Saturday 13 October 2007

confused....

today...

accidentally bump in to her..

the feeling... indescribable..

well that's a long story... while today i with my old school mates hang out at the shopping complex, something just get my attention away while i enjoy one of my favourite fruit, honey dew.. keke

4 girls.. all four with familiar faces, as i go down from the elevator, that keeps me into attention, wondering who was that.. when i on the way going down, one of the girls waving to me. well i repay her with waving and face with full of wonders. 1/3 left going down from the elevator, i saw her face.. but i still cant confirm weather is it she or not. till....

she smile at me and say ' hi '

and of course i also say hi to her la..

shock, happy and exited flows into me. and i can feel that my heart beat a slightly faster than normal... i wonder.. I'm already forget bout' her already.. why this kind of feeling.... why not other than that... I'm throned up, confused...

the process i went thru to forget her is misery for me... misery enough to forget to sleep, drink, and even my long lost secondary class mate.forgetting her is hectic, forgetting the memories that i have with her, is even worst. till now, my heavy eyes also still in wide open condition. since i broke up with her, my heart is really ' closed ' the door of love already. I'm not blaming for that, coz' I'm still consider study first and love relationship, let it be. but today, the door of love has re-open again.. for her.
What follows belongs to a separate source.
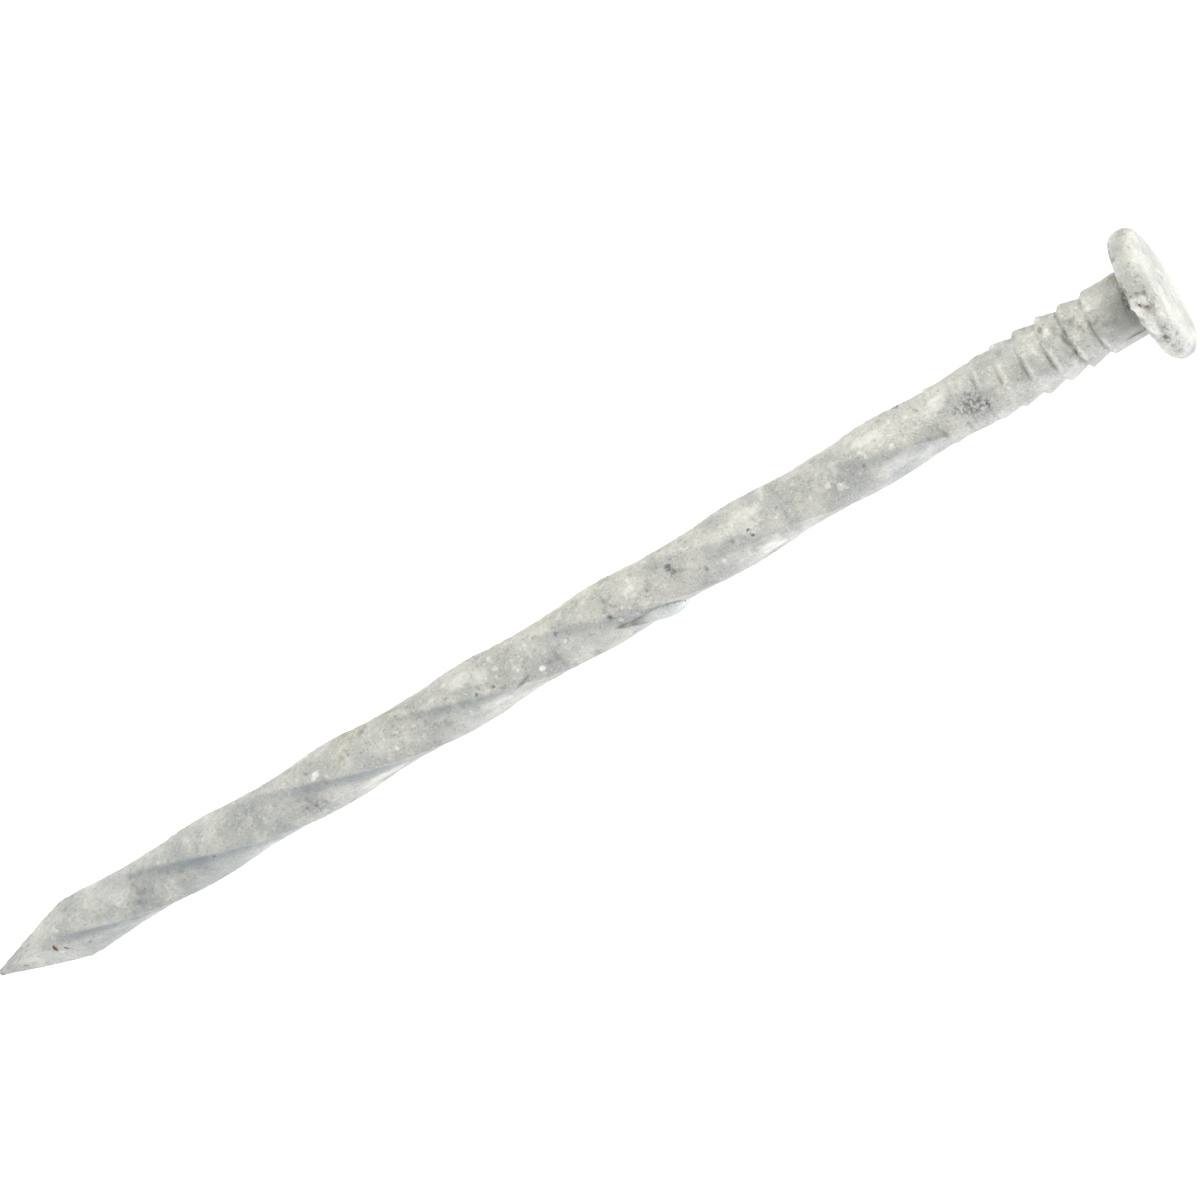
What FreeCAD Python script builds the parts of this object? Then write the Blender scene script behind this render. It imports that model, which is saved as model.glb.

i don't want to me another victim for that. i don't want to flung my subject, my ambition and passion just for a girl.. although she is my dream girl... but i know that's is unworthy. love needs sacrifice... and i not willing to sacrifice anything just for girls, and even her, she also not willing to sacrifice for her boy friend also. i don't know, but I'm sure that coz i know her well, really well. she has a big vision, can be as big as mine, or bigger than mine...

flashback movie trailer kept playing at my head now... insomnia is taking place at my mind.. maybe later i go to have some rest la.. just hoping that i won't be dreaming later.....

I'm really confused, am i still like her or that is just a happy feel that she's are OK after long time didn't see her?